The Attorney-General

Let us get the procedure clear. I am surprised that the hon. and learned Gentleman does not appreciate the position. The case in Australia is not a prosecution—it is civil proceedings for an injunction. Whether the person concerned left to go to Tasmania because of the book or for other reasons, I simply do not know. The principle remains, and it is one that we are determined to uphold.

53. Mr. Greenway

asked the Attorney-General what is the cost to date to public funds of the case being brought against publication of Mr. Wright's book in Australia; and if he will make a statement.

56. Mr. Teddy Taylor

asked the Attorney-General what has been the cost to public funds of the action taken against Mr. Peter Wright in the Australian courts; and if he will make a statement.

The Attorney-General

The total cost to public funds to date of the court action in Australia concerning the publication of a book by Mr.
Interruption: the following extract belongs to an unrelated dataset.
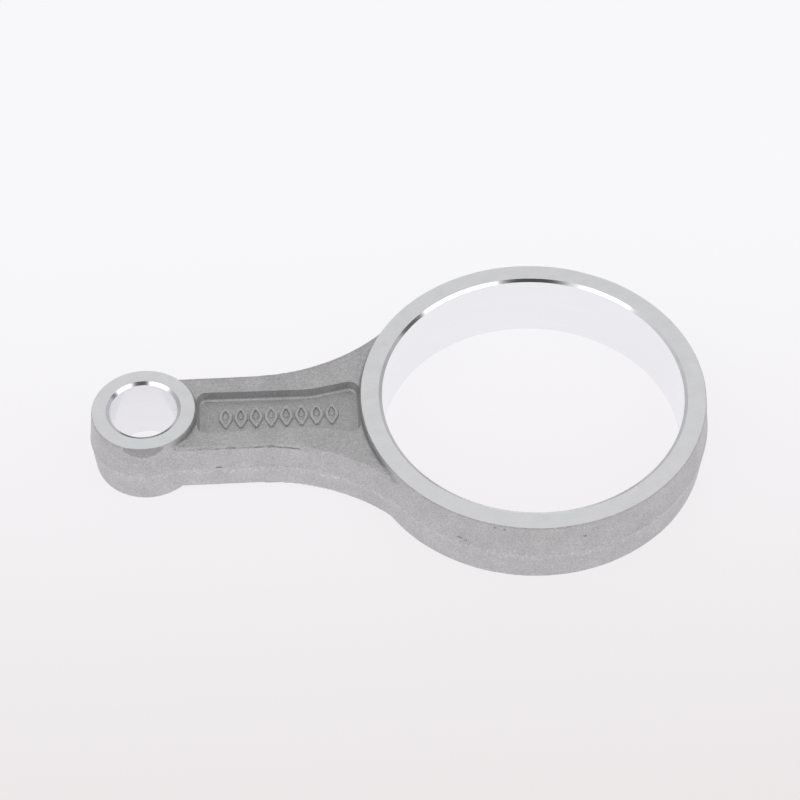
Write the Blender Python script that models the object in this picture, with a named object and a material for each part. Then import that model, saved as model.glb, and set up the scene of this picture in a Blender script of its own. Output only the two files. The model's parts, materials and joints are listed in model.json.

Peter Wright, including legal fees paid to date, and fares and subsistence for civil servants, is estimated to be of the order of £170,000.

Mr. Greenway

Even if counsel's fees considerably increased that figure, is not money spent in this way on proceedings against Mr. Wright necessary in order to deter ill-motivated ex-MI5 employees from damaging the security of the nation? Does my right hon. and learned Friend agree that in future every ex-MI5 employee who breaks the Official Secrets Act should have all pension and emoluments ended forthwith?

The Attorney-General

I agree entirely with the first part of my hon. Friend's question, but the latter part of his question is not a matter for me.

Mr. Teddy Taylor

As there is now quite a lot of public money involved, will the Attorney-General tell us whether the action was taken because Mr. Wright broke the rules of confidentiality, or because the material in his proposed publication was considered damaging to national security?

The Attorney-General

The principal purpose of those proceedings is to preserve the principle that those who have promised to keep the secrets do so.